Scrittore per disincanto?
«Forse sì. Meno male che ero – e spero di essere ancora – disincantato ma non disamorato. È al disamore che bisogna cercare di sottrarsi».
Sottrarsi come?
«Non girando mai lo sguardo. Il disamore comincia tirando avanti a occhi bassi, autoingannandosi».
Per Domenico Starnone come è cambiato nel tempo il senso della scrittura?
«Non è cambiato granché. Dai quarant’anni in poi ho scritto per puro piacere, senza mai aspettarmi chissà cosa ma cercando di fare il possibile».
Poi?
«Poi invecchiando ho sentito che non avevo più l’energia per portare a termine libri lunghi e mi sono concentrato sempre più su testi brevi. Ma l’atteggiamento è rimasto lo stesso: ridurre i fronzoli, scartare i toni edificanti, raccontare quello che mi va».

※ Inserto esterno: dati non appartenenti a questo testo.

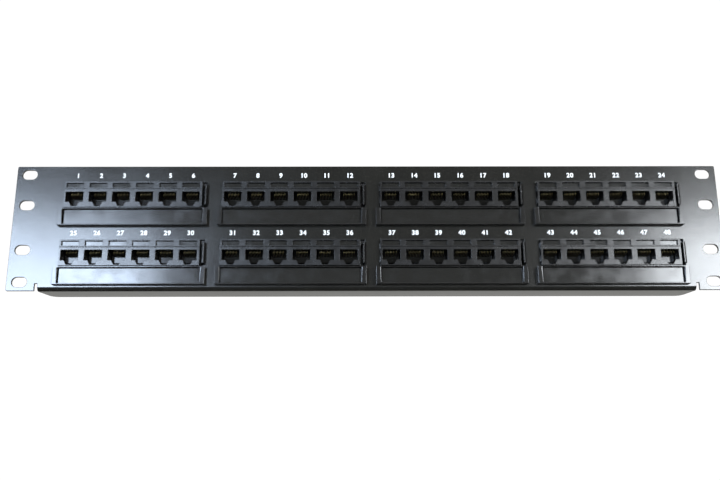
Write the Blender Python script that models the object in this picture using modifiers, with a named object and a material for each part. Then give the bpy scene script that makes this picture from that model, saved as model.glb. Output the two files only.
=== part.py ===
"""A 48-port rack-mount patch panel, 19 inches wide and two rack units high.

A bent steel face plate carries eight six-port modules in two rows of four. Each module is a
moulded jack housing that passes through a window in the plate, a sprung latch arm that holds
it there, a contact carrier behind its jacks, a circuit board and a punch-down block. A label
holder with its strip is pegged to the plate under each module.

Metres. +X is along the panel, +Z is up and the jacks face -Y. The origin is the middle of the
plane where the ears bear on the rack rails: y = 0 is the plate's rear face.
"""
import math

import bmesh
import bpy
from mathutils import Matrix

# Face plate, to the 19-inch rack standard
PANEL_WIDTH = 0.4826
PANEL_HEIGHT = 0.0881
SHEET = 0.0020
CORNER_RADIUS = 0.0010
BEND_RADIUS = 0.0031          # outside of the bend
FLANGE_DEPTH = 0.0196         # from the front face to the lip's rear edge
FLANGE_HALF = 0.2203          # half length of the lip at the bend
FLANGE_END_HALF = 0.2155      # half length of the lip at its rear edge
FLANGE_CORNER = 0.0045
RELIEF_WIDTH = 0.0020         # the cut between an ear and the bend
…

Nel suo racconto pubblicato di recente sul «New Yorker» – «Tortoiseshell» – lei parla di un errore di traduzione nel racconto di Hemingway, «Gatto sotto la pioggia». Un errore che la entusiasma e la spinge a scrivere. Vale ancora il gatto di maiolica contro il gatto tartarugato vivo?
«Be’, perché no? Se fuori piove e il gatto vero non si riesce ad acciuffarlo, perché far disperare la donna che lo sta cercando? Meglio confortarla con un gatto di maiolica».
Basterà?
«No, la maiolica è insufficiente, è un errore, una bugia, presto o tardi andrà in mille pezzi. Ma la realtà del gatto è sfuggente, e una parvenza ben realizzata aiuta, tiene a bada l’angoscia. Quando la parvenza non regge più, se ne inventa subito un’altra. Il genere umano va avanti così da sempre».
Lei fa dire al suo personaggio che lo spaventa la fragilità, l’idea di organismi piccoli ed esposti. Gli organismi piccoli ed esposti per Domenico Starnone?
«Chiunque conti meno di zero agli occhi di chi ha piccoli o grandi poteri».